I think the key, as best I can say, is that “trashy” is not necessary analogous to a whore, but perhaps to any woman who dresses in a particular way. Dolly Parton, for example, puts a great deal of effort into dressing in a “trashy” way, but is clearly a sharp businesswoman and thoughtful in how she defines herself, not to mention a much more brilliant songwriter than she is given credit for.
In those terms, I see a trashy movie as one that puts it easily exploited and grungier elements in the forefront. In some cases, as with many women who dress in trampy clothes, this is because these are the only things it has to offer. In others, it may be because it is, or was felt to be, the best way to find an audience… or perhaps the filmmakers found the blending of the two seemingly disparate elements to be, in itself, an interesting part of the aesthetic or statement they were attempting to achieve.
Neil:
I don’t think the Dolly Parton analogy works, but otherwise you’ve clarified your distinction for me.
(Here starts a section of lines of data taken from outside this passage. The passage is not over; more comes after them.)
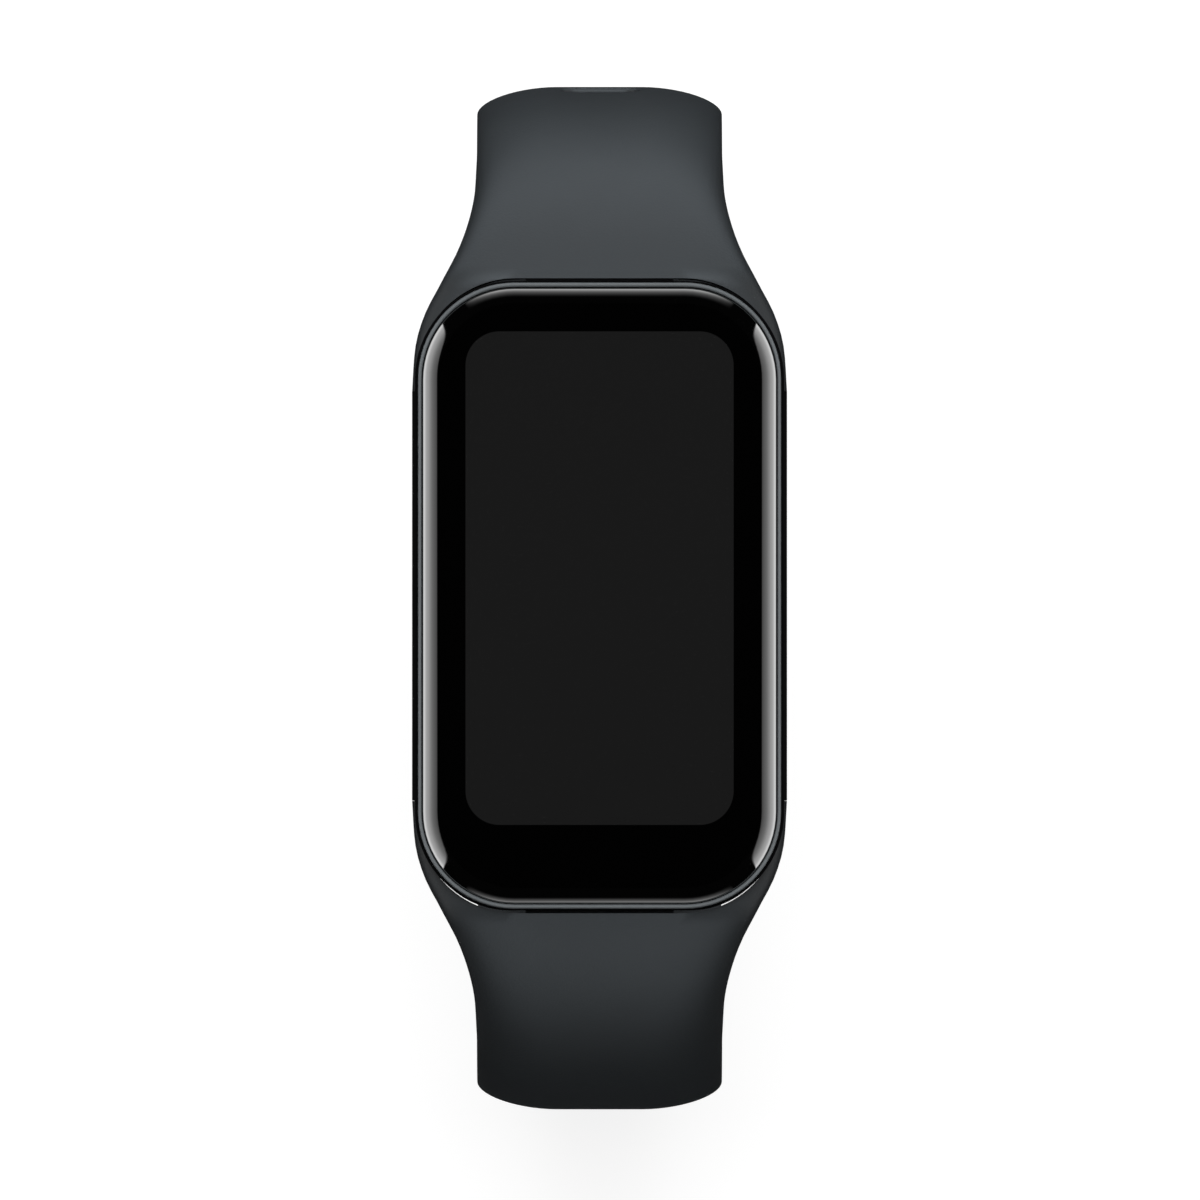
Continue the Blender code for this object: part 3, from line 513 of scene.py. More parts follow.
@dataclass(frozen=True)
class BoardFinish(Finish):
    """A circuit board: solder mask over a maze of fine copper tracks."""

    track_colour: tuple[float, float, float] = (0.05, 0.2, 0.1)
    track_density: float = 700.0
    track_width: float = 0.03

    def colour_source(self, nodes: Nodes) -> bpy.types.NodeSocket:
        """The mask's colour, lighter over the tracks.

        Args:
            nodes: The material's nodes.

        Returns:
            The colour.
        """
        where = nodes.add("TexCoord").outputs["Object"]
        bricks = nodes.add("TexBrick")
        nodes.feed(bricks.inputs["Vector"], where)
        bricks.inputs["Scale"].default_value = self.track_density
        bricks.inputs["Mortar Size"].default_value = self.track_width
        return nodes.mix(bricks.outputs["Fac"], super().colour_source(nodes), (*self.track_colour, 1.0))


DISPLAY_WINDOW = ((0.0, 0.00118, 0.0), (0.00904, 0.01664, 10.0), 0.0023, (0.0098, 0.0098, 0.0098))
STRAP = Finish(
    "strap_rubber", (0.006, 0.0066, 0.007), 0.55, specular=0.3, tone_size=0.012, tone_amount=0.05,
    rough_amount=0.06, grain_size=0.00016, grain_depth=0.000006, dust_amount=0.02,
    dust_colour=(0.05, 0.052, 0.055))
CASE_GLOSS = Finish(
    "case_plastic", (0.0035, 0.0036, 0.004), 0.34, specular=0.25, tone_amount=0.1, rough_amount=0.1,
    grain_size=0.0006, grain_depth=0.000001, dust_amount=0.03, wear_amount=0.15, wear_colour=(0.03, 0.03, 0.03))
# Painted shade: a darker, duller copy of the case plastic for the shell's top band, so that the band stays
# black instead of catching light.
CASE_LIP_PAINTED_SHADE = Finish(
    "case_lip_painted_shade", (0.002, 0.002, 0.0022), 0.75, specular=0.04, tone_amount=0.1, grain_size=0.0002,
    grain_depth=0.000002)
# Painted highlight: the bead round the glass is coloured light grey to stand for the light that its satin top
# catches.
CASE_RIM_PAINTED_HIGHLIGHT = Finish(
    "case_rim_painted_highlight", (0.125, 0.137, 0.144), 0.38, specular=0.5, tone_amount=0.06, rough_amount=0.1,
    grain_size=0.00008, grain_depth=0.000002)
GLASS_FACE = WindowedFinish(
    "cover_glass", (0.0004, 0.0004, 0.0004), 0.04, ior=1.5, tone_amount=0.0, rough_amount=0.05,
    tone_size=0.01, windows=(DISPLAY_WINDOW,))
GLASS_EDGE = Finish(
    "cover_glass_edge", (0.0004, 0.0004, 0.0004), 0.03, ior=3.4, tone_amount=0.0, rough_amount=0.02)
BUCKLE = Finish(
    "buckle_plastic", (0.03, 0.033, 0.036), 0.4, tone_amount=0.08, grain_size=0.00012,
    grain_depth=0.000006, dust_amount=0.02, wear_amount=0.5, wear_colour=(0.11, 0.115, 0.12))
STEEL = BrushedFinish(
    "steel", (0.62, 0.61, 0.6), 0.26, metal=1.0, tone_amount=0.06, grain_size=0.00004,
    grain_depth=0.000004, rough_amount=0.15)
PLATING = BrushedFinish(
    "contact_plating", (0.83, 0.62, 0.28), 0.24, metal=1.0, tone_amount=0.08, grain_size=0.00005,
    grain_depth=0.000003, rough_amount=0.15, along=(40.0, 1.0, 1.0))
SEAL = Finish("seal_rubber", (0.02, 0.02, 0.021), 0.78, grain_size=0.0002, grain_depth=0.000008)
PANEL = Finish("display_panel", (0.011, 0.011, 0.012), 0.3, grain_size=0.0001, grain_depth=0.000001)
ADHESIVE = Finish("clear_adhesive", (0.72, 0.74, 0.75), 0.3, tone_amount=0.04)
WHITE = Finish("white_plastic", (0.76, 0.76, 0.74), 0.5, grain_size=0.0003, grain_depth=0.000004)
CHASSIS = Finish(
    "chassis_plastic", (0.035, 0.036, 0.039), 0.58, tone_amount=0.12, grain_size=0.00018,
    grain_depth=0.00001, dust_amount=0.03)
BOARD = BoardFinish(
    "circuit_board", (0.01, 0.075, 0.04), 0.42, coat=0.3, grain_size=0.0003, grain_depth=0.000004)
CHIP = Finish("chip_plastic", (0.022, 0.022, 0.024), 0.55, grain_size=0.0001, grain_depth=0.000006)
FLEX = Finish("flex_film", (0.4, 0.19, 0.04), 0.36, coat=0.4, tone_amount=0.15)
CELL = BrushedFinish(
    "battery_foil", (0.58, 0.59, 0.6), 0.34, metal=1.0, grain_size=0.0002, grain_depth=0.00001,
    along=(1.0, 6.0, 6.0))
CERAMIC = Finish("antenna_ceramic", (0.7, 0.68, 0.6), 0.5, grain_size=0.00015, grain_depth=0.000006)
LAMP = Finish("led_resin", (0.2, 0.72, 0.34), 0.25, coat=0.5, tone_amount=0.12, tone_size=0.0008)
LENS = WindowedFinish(
    "sensor_window", (0.004, 0.004, 0.0045), 0.08, coat=0.4, tone_amount=0.0, window_edge=0.00012,
    windows=(
        ((0.0, 0.0044, 0.0), (0.0011, 0.0011, 10.0), 0.00109, (0.03, 0.085, 0.045)),
        ((0.0, -0.0044, 0.0), (0.0011, 0.0011, 10.0), 0.00109, (0.03, 0.085, 0.045)),
        ((0.0, 0.0, 0.0), (0.0014, 0.0014, 10.0), 0.0003, (0.028, 0.02, 0.03)),
    ))

CAD_FINISHES = {
    finish.name: finish
    for finish in (
        STRAP, CASE_GLOSS, GLASS_FACE, BUCKLE, STEEL, PLATING, SEAL, PANEL, ADHESIVE, WHITE, CHASSIS,
        BOARD, CHIP, FLEX, CELL, CERAMIC, LAMP, LENS)
}


# --- meshes ---------------------------------------------------------------------------------------
def ease(share: float) -> float:
    """An even ease from 0 to 1."""
    share = min(max(share, 0.0), 1.0)
    return share * share * (3 - 2 * share)


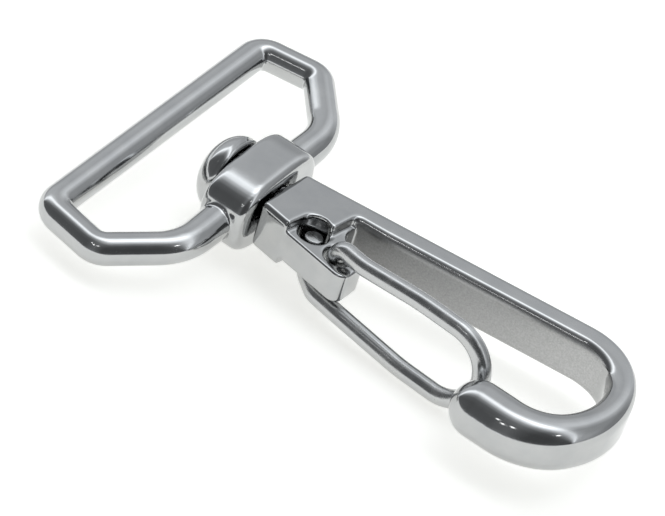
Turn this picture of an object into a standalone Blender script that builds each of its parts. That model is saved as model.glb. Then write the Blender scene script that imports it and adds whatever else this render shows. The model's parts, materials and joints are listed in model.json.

In the case of Natural Born Killers, though, I think it qualifies as both trashy and trash, and in my mind that undermines your definitions somewhat. It is not valueless, but its value is less in the text itself than in the way the text shows the perils of being trashy, no matter one’s intent. Stone succumbed to that which he hates and (seemingly by accident) proved his point.
Great piece!
Looking at it again, Natural Born Killers is a great grindhouse type movie. It was misunderstood because no one enjoyed the subject matter or took it as it was to be taken – as satire. I remember seeing it with some friends and laughing out loud when the blood ran down the screen because it was so obvious that it was so extreme that there was no way it could be taken seriously. All I got was disturbed looks from everyone.
Imagine if everyone would have hooted and hollered during that movie.
I will have to admit that once I saw it again on video, it disturbed me more. It seemed more evil on the smaller screen. I have thought of it often, but not seen it since.